== Exercise objective ==
Return every entry exactly.

== Provided information ==
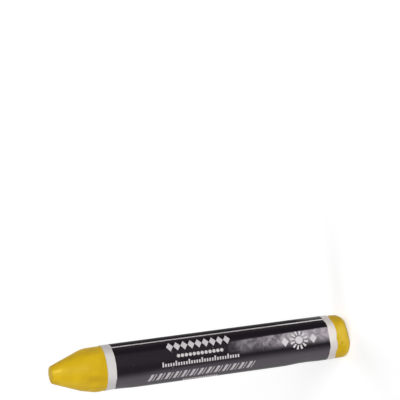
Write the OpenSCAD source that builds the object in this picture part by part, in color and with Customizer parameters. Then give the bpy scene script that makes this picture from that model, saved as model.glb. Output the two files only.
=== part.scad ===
// Marking chalk: a moulded stick with a paper label wrapped round it.
// The stick stands on its blunt end, with its axis on +Z and its point up.
// The label's lapped edge runs down the stick, to the right of its front (-Y).

/* [Stick] */
// Diameter of the moulded stick
stick_d = 17; // [12:0.5:24]
// Length from the blunt end to the flat on the point
stick_len = 120.5; // [100:0.5:160]
// Diameter of the flat on the point, before its rim is rounded
point_flat_d = 6.6; // [3:0.1:9]
// Half angle of the cone, measured from the stick's axis
cone_half_angle = 21; // [15:0.5:30]
// Radius of the rim round the point's flat
point_rim_r = 0.8; // [0.2:0.1:1.2]
// Radius of the soft shoulder between the cone and the barrel
shoulder_r = 13; // [2:0.5:16]
// Radius of the rim round the blunt end
end_rim_r = 2.6; // [0.5:0.1:4]

/* [Label] */
// Bare barrel between the blunt end's rounded rim and the label
rear_bare = 3.6; // [0:0.1:10]
// Bare barrel between the shoulder and the label
front_bare = 4.4; // [0:0.1:15]
// Thickness of the label's paper
paper_t = 0.12; // [0.06:0.01:0.3]
// Thickness of the glue film between the stick and the paper
glue_t = 0.04; // [0.02:0.01:0.1]
// Unprinted margin at the blunt end
rear_margin = 3; // [1:0.1:6]
// Unprinted margin at the point
front_margin = 3.5; // [1:0.1:6]

/* [Glued lap] */
// Turn of the lap's cut edge round the stick, from the front to the right
lap_turn = 59; // [0:1:180]
// Width of paper glued down over the label's first edge
lap_w = 5; // [2:0.5:10]
// Width of paper that climbs from the stick onto the first edge
climb_w = 0.9; // [0.4:0.1:2]
// Width of the unprinted strip along the lap's cut edge
bare_strip_w = 0.45; // [0.1:0.05:1]

/* [Hidden] */
$fn = 180;

stick_r = stick_d / 2;
point_r = point_flat_d / 2;
// Straight steps in each rounded edge
arc_steps = 12;
// Height at which the cone would meet the barrel in a sharp edge
sharp_shoulder_z = stick_len - (stick_r - point_r) / tan(cone_half_angle);
// The shoulder's curve starts below that edge, at the end of the straight barrel
barrel_end = sharp_shoulder_z - shoulder_r * tan(cone_half_angle / 2);
// How far the rim's curve reaches in over the point's flat
point_rim_reach = point_rim_r * tan((90 - cone_half_angle) / 2);

// Radii of the label's layers: the first turn and the lap over it
wrap_in_r = stick_r + glue_t;
wrap_out_r = wrap_in_r + paper_t;
lap_out_r = wrap_out_r + paper_t;

// The front of the stick is -Y, which is 270 degrees round from +X
front_angle = -90;
lap_start = front_angle + lap_turn;
bare_strip_angle = paper_turn(bare_strip_w);
lap_angle = paper_turn(lap_w);
climb_angle = paper_turn(climb_w);
climb_start = lap_start + lap_angle;

// The climbing paper follows circles about a centre set beside the stick's axis.
// They pass through the start and the end of the climb, one paper thickness apart.
climb_shift = paper_t / (2 * sin(climb_angle / 2));
climb_mid = climb_start + climb_angle / 2;
climb_centre = climb_shift * [cos(climb_mid - 90), sin(climb_mid - 90)];

label_start = end_rim_r + rear_bare;
label_end = barrel_end - front_bare;
print_start = label_start + rear_margin;
print_end = label_end - front_margin;

// Turn that a width of paper takes up round the stick
function paper_turn(width) = width / wrap_out_r * 180 / PI;

// Radius of the climbing circle that starts from the given radius
function climb_radius(r) =
    sqrt(pow(r + paper_t / 2, 2) + pow(climb_shift * cos(climb_angle / 2), 2));

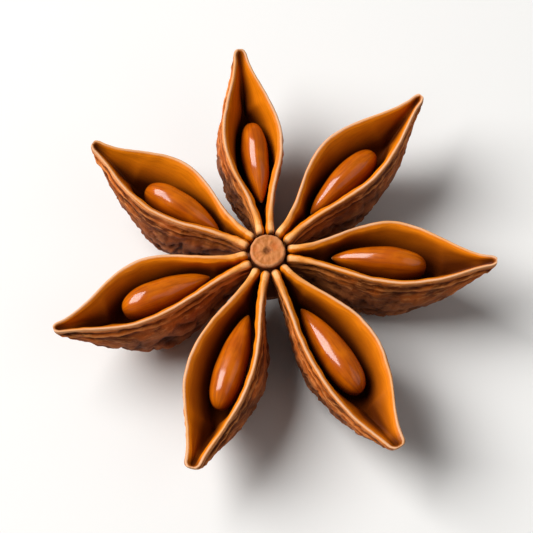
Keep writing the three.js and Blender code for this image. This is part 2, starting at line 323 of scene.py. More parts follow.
class Edge:
    """One rim of a carpel: where its faces start, and its cut edge between them. Near the lips
    it is a round finger, and further out a narrow bead with a bevel down into the hollow."""

    PEAK = 0.35  # the bead's top, as a share of the way in from the outer face

    def __init__(self, carpel, number, side, t, husk):
        settings = carpel["left"] if side > 0 else carpel["right"]
        x = t * carpel_length(carpel)
        row = number * 2 + side
        finger = smoothstep(4 - x, 0, 2)
        free = smoothstep(x, 0.8, 3.5) * smoothstep(1 - t, 0.0, 0.1)
        waver = husk.rim_waver / MM * free
        outer = half_width(carpel, settings, t)
        outer = outer + waver * (noise_at(x * 0.4, row, 0.3) + 0.4 * noise_at(x * 1.5, row, 8.1))
        thick = rim_thickness(t) * (1 + 0.25 * free * noise_at(x * 0.8, row, 5.7))
        # The two walls grow together towards the beak, and a lip ends in a knob.
        thick = lerp(thick, max(0.3, carpel["beak"] - 0.2), smoothstep(t, 0.75, 1))
        knob = hump(x, 0, 0.4) * (0.2 + 0.2 * noise_at(row * 1.7, 3.3, 0.5))
        uneven = 0.16 * finger * noise_at(x * 1.6, row, 2.9)
        thick = np.minimum(thick * (1 + knob + uneven), outer - LEAST_HALF_SLIT)
        tip = round_end(x + LIP_OVERHANG, husk.tip_length / MM, 0.55)
        middle = outer - thick / 2
        self.outer = middle + thick / 2 * tip
        self.inner = (middle - thick / 2 * tip) * lerp(0.1, 1, slot_share(carpel, t))
        self.beaded = smoothstep(x, 0.4, 2.2)
        self.scale = thick / LIP_THICKNESS
        self.sunk = (1 - tip) * husk.tip_length / MM * 1.3
        self.sunk = self.sunk - waver * 0.8 * noise_at(x * 0.45, row, 12.9)
        self.sunk = self.sunk - 0.08 * finger * noise_at(x * 1.3, row, 6.2)
        self.closed = 1 - slot_share(carpel, t)
        self.husk = husk

    def down(self, share):
        """How far the edge lies below the rim's height, at a share of the way in from the outer
        face."""
        finger = self.husk.finger_round / MM * (1 - np.sqrt(1 - np.abs(2 * share - 1) ** 2.2))
        outwards = np.clip((self.PEAK - share) / self.PEAK, 0, 1)
        inwards = np.clip((share - self.PEAK) / (1 - self.PEAK), 0, 1)
        bead = self.husk.bead_round / MM * (1 - np.sqrt(1 - outwards**2))
        bead = bead + self.husk.bevel_depth / MM * inwards**1.2 * (1 - 0.8 * self.closed)
        return lerp(finger, bead, self.beaded) * self.scale + self.sunk

    def across(self, share):
        return lerp(self.outer, self.inner, share)


def by_side(side, left, right):
    """The right value where side is -1, and the left one elsewhere."""
    return np.where(side >= 0, left, right)


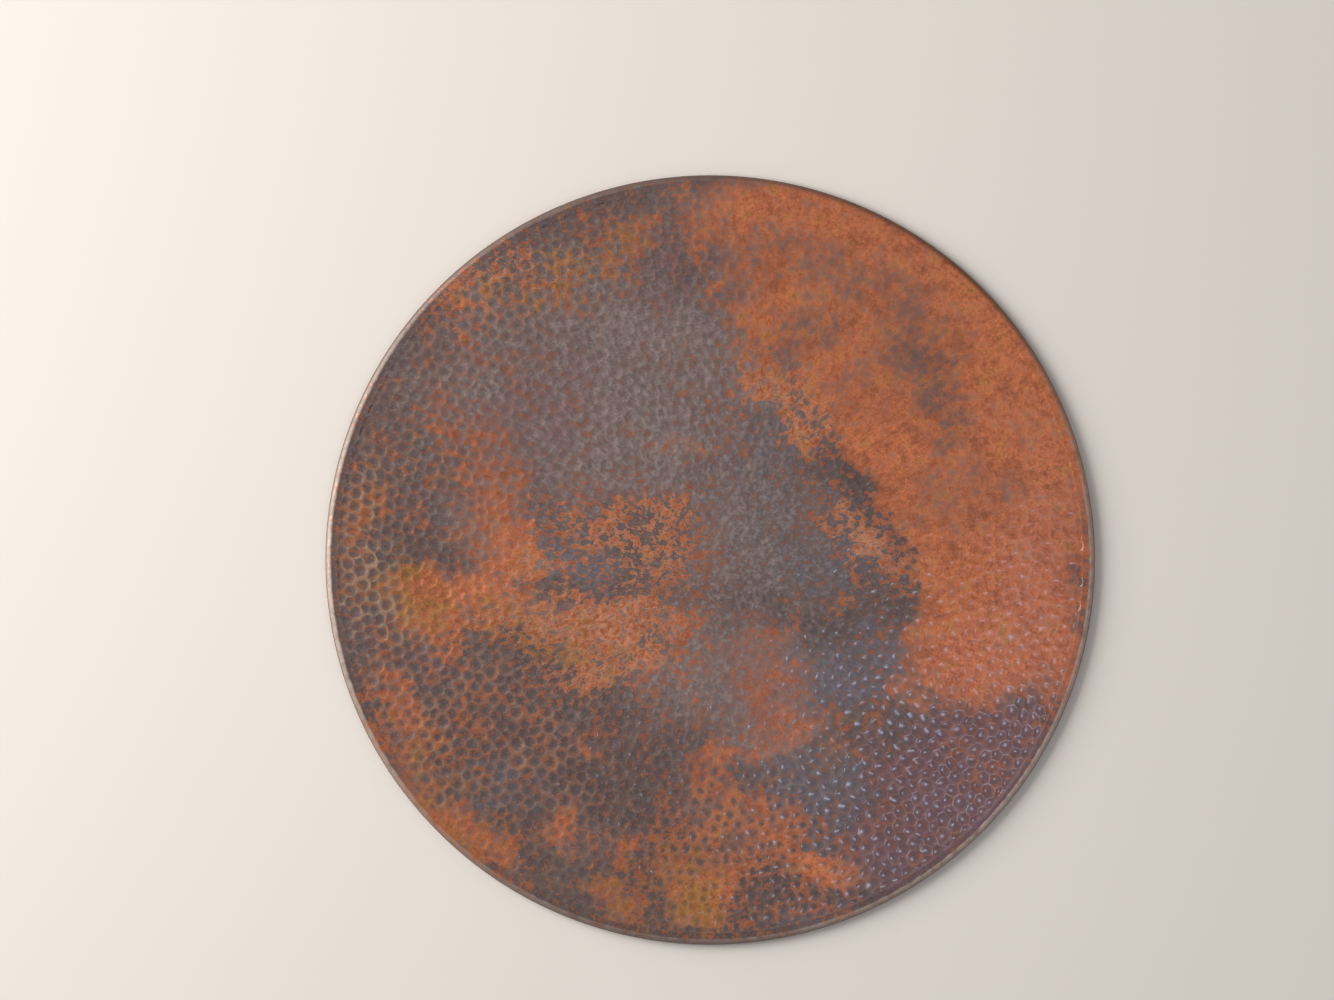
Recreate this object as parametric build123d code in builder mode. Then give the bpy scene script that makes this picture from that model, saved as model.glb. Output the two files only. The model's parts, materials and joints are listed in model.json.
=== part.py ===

== Solution to this problem ==
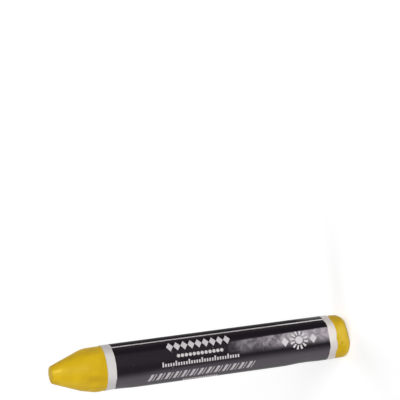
Write the OpenSCAD source that builds the object in this picture part by part, in color and with Customizer parameters. Then give the bpy scene script that makes this picture from that model, saved as model.glb. Output the two files only.
=== part.scad ===
// Marking chalk: a moulded stick with a paper label wrapped round it.
// The stick stands on its blunt end, with its axis on +Z and its point up.
// The label's lapped edge runs down the stick, to the right of its front (-Y).

/* [Stick] */
// Diameter of the moulded stick
stick_d = 17; // [12:0.5:24]
// Length from the blunt end to the flat on the point
stick_len = 120.5; // [100:0.5:160]
// Diameter of the flat on the point, before its rim is rounded
point_flat_d = 6.6; // [3:0.1:9]
// Half angle of the cone, measured from the stick's axis
cone_half_angle = 21; // [15:0.5:30]
// Radius of the rim round the point's flat
point_rim_r = 0.8; // [0.2:0.1:1.2]
// Radius of the soft shoulder between the cone and the barrel
shoulder_r = 13; // [2:0.5:16]
// Radius of the rim round the blunt end
end_rim_r = 2.6; // [0.5:0.1:4]

/* [Label] */
// Bare barrel between the blunt end's rounded rim and the label
rear_bare = 3.6; // [0:0.1:10]
// Bare barrel between the shoulder and the label
front_bare = 4.4; // [0:0.1:15]
// Thickness of the label's paper
paper_t = 0.12; // [0.06:0.01:0.3]
// Thickness of the glue film between the stick and the paper
glue_t = 0.04; // [0.02:0.01:0.1]
// Unprinted margin at the blunt end
rear_margin = 3; // [1:0.1:6]
// Unprinted margin at the point
front_margin = 3.5; // [1:0.1:6]

/* [Glued lap] */
// Turn of the lap's cut edge round the stick, from the front to the right
lap_turn = 59; // [0:1:180]
// Width of paper glued down over the label's first edge
lap_w = 5; // [2:0.5:10]
// Width of paper that climbs from the stick onto the first edge
climb_w = 0.9; // [0.4:0.1:2]
// Width of the unprinted strip along the lap's cut edge
bare_strip_w = 0.45; // [0.1:0.05:1]

/* [Hidden] */
$fn = 180;

stick_r = stick_d / 2;
point_r = point_flat_d / 2;
// Straight steps in each rounded edge
arc_steps = 12;
// Height at which the cone would meet the barrel in a sharp edge
sharp_shoulder_z = stick_len - (stick_r - point_r) / tan(cone_half_angle);
// The shoulder's curve starts below that edge, at the end of the straight barrel
barrel_end = sharp_shoulder_z - shoulder_r * tan(cone_half_angle / 2);
// How far the rim's curve reaches in over the point's flat
point_rim_reach = point_rim_r * tan((90 - cone_half_angle) / 2);

// Radii of the label's layers: the first turn and the lap over it
wrap_in_r = stick_r + glue_t;
wrap_out_r = wrap_in_r + paper_t;
lap_out_r = wrap_out_r + paper_t;

// The front of the stick is -Y, which is 270 degrees round from +X
front_angle = -90;
lap_start = front_angle + lap_turn;
bare_strip_angle = paper_turn(bare_strip_w);
lap_angle = paper_turn(lap_w);
climb_angle = paper_turn(climb_w);
climb_start = lap_start + lap_angle;

// The climbing paper follows circles about a centre set beside the stick's axis.
// They pass through the start and the end of the climb, one paper thickness apart.
climb_shift = paper_t / (2 * sin(climb_angle / 2));
climb_mid = climb_start + climb_angle / 2;
climb_centre = climb_shift * [cos(climb_mid - 90), sin(climb_mid - 90)];

label_start = end_rim_r + rear_bare;
label_end = barrel_end - front_bare;
print_start = label_start + rear_margin;
print_end = label_end - front_margin;

// Turn that a width of paper takes up round the stick
function paper_turn(width) = width / wrap_out_r * 180 / PI;

// Radius of the climbing circle that starts from the given radius
function climb_radius(r) =
    sqrt(pow(r + paper_t / 2, 2) + pow(climb_shift * cos(climb_angle / 2), 2));

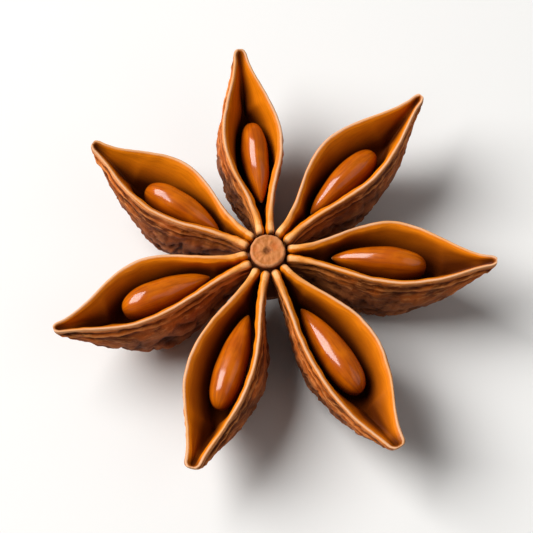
Keep writing the three.js and Blender code for this image. This is part 2, starting at line 323 of scene.py. More parts follow.
class Edge:
    """One rim of a carpel: where its faces start, and its cut edge between them. Near the lips
    it is a round finger, and further out a narrow bead with a bevel down into the hollow."""

    PEAK = 0.35  # the bead's top, as a share of the way in from the outer face

    def __init__(self, carpel, number, side, t, husk):
        settings = carpel["left"] if side > 0 else carpel["right"]
        x = t * carpel_length(carpel)
        row = number * 2 + side
        finger = smoothstep(4 - x, 0, 2)
        free = smoothstep(x, 0.8, 3.5) * smoothstep(1 - t, 0.0, 0.1)
        waver = husk.rim_waver / MM * free
        outer = half_width(carpel, settings, t)
        outer = outer + waver * (noise_at(x * 0.4, row, 0.3) + 0.4 * noise_at(x * 1.5, row, 8.1))
        thick = rim_thickness(t) * (1 + 0.25 * free * noise_at(x * 0.8, row, 5.7))
        # The two walls grow together towards the beak, and a lip ends in a knob.
        thick = lerp(thick, max(0.3, carpel["beak"] - 0.2), smoothstep(t, 0.75, 1))
        knob = hump(x, 0, 0.4) * (0.2 + 0.2 * noise_at(row * 1.7, 3.3, 0.5))
        uneven = 0.16 * finger * noise_at(x * 1.6, row, 2.9)
        thick = np.minimum(thick * (1 + knob + uneven), outer - LEAST_HALF_SLIT)
        tip = round_end(x + LIP_OVERHANG, husk.tip_length / MM, 0.55)
        middle = outer - thick / 2
        self.outer = middle + thick / 2 * tip
        self.inner = (middle - thick / 2 * tip) * lerp(0.1, 1, slot_share(carpel, t))
        self.beaded = smoothstep(x, 0.4, 2.2)
        self.scale = thick / LIP_THICKNESS
        self.sunk = (1 - tip) * husk.tip_length / MM * 1.3
        self.sunk = self.sunk - waver * 0.8 * noise_at(x * 0.45, row, 12.9)
        self.sunk = self.sunk - 0.08 * finger * noise_at(x * 1.3, row, 6.2)
        self.closed = 1 - slot_share(carpel, t)
        self.husk = husk

    def down(self, share):
        """How far the edge lies below the rim's height, at a share of the way in from the outer
        face."""
        finger = self.husk.finger_round / MM * (1 - np.sqrt(1 - np.abs(2 * share - 1) ** 2.2))
        outwards = np.clip((self.PEAK - share) / self.PEAK, 0, 1)
        inwards = np.clip((share - self.PEAK) / (1 - self.PEAK), 0, 1)
        bead = self.husk.bead_round / MM * (1 - np.sqrt(1 - outwards**2))
        bead = bead + self.husk.bevel_depth / MM * inwards**1.2 * (1 - 0.8 * self.closed)
        return lerp(finger, bead, self.beaded) * self.scale + self.sunk

    def across(self, share):
        return lerp(self.outer, self.inner, share)


def by_side(side, left, right):
    """The right value where side is -1, and the left one elsewhere."""
    return np.where(side >= 0, left, right)


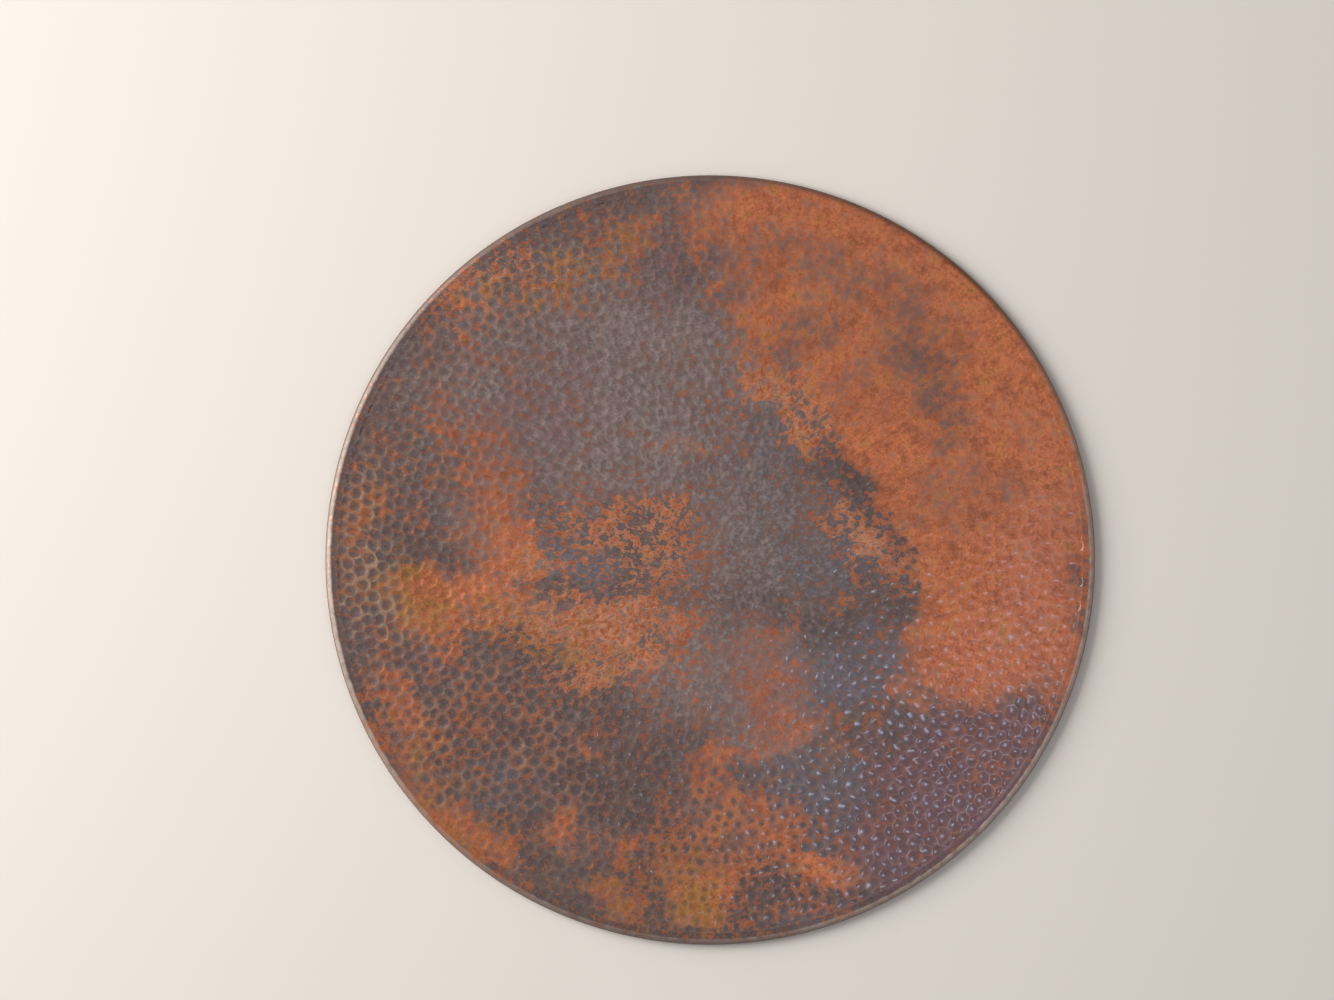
Recreate this object as parametric build123d code in builder mode. Then give the bpy scene script that makes this picture from that model, saved as model.glb. Output the two files only. The model's parts, materials and joints are listed in model.json.
=== part.py ===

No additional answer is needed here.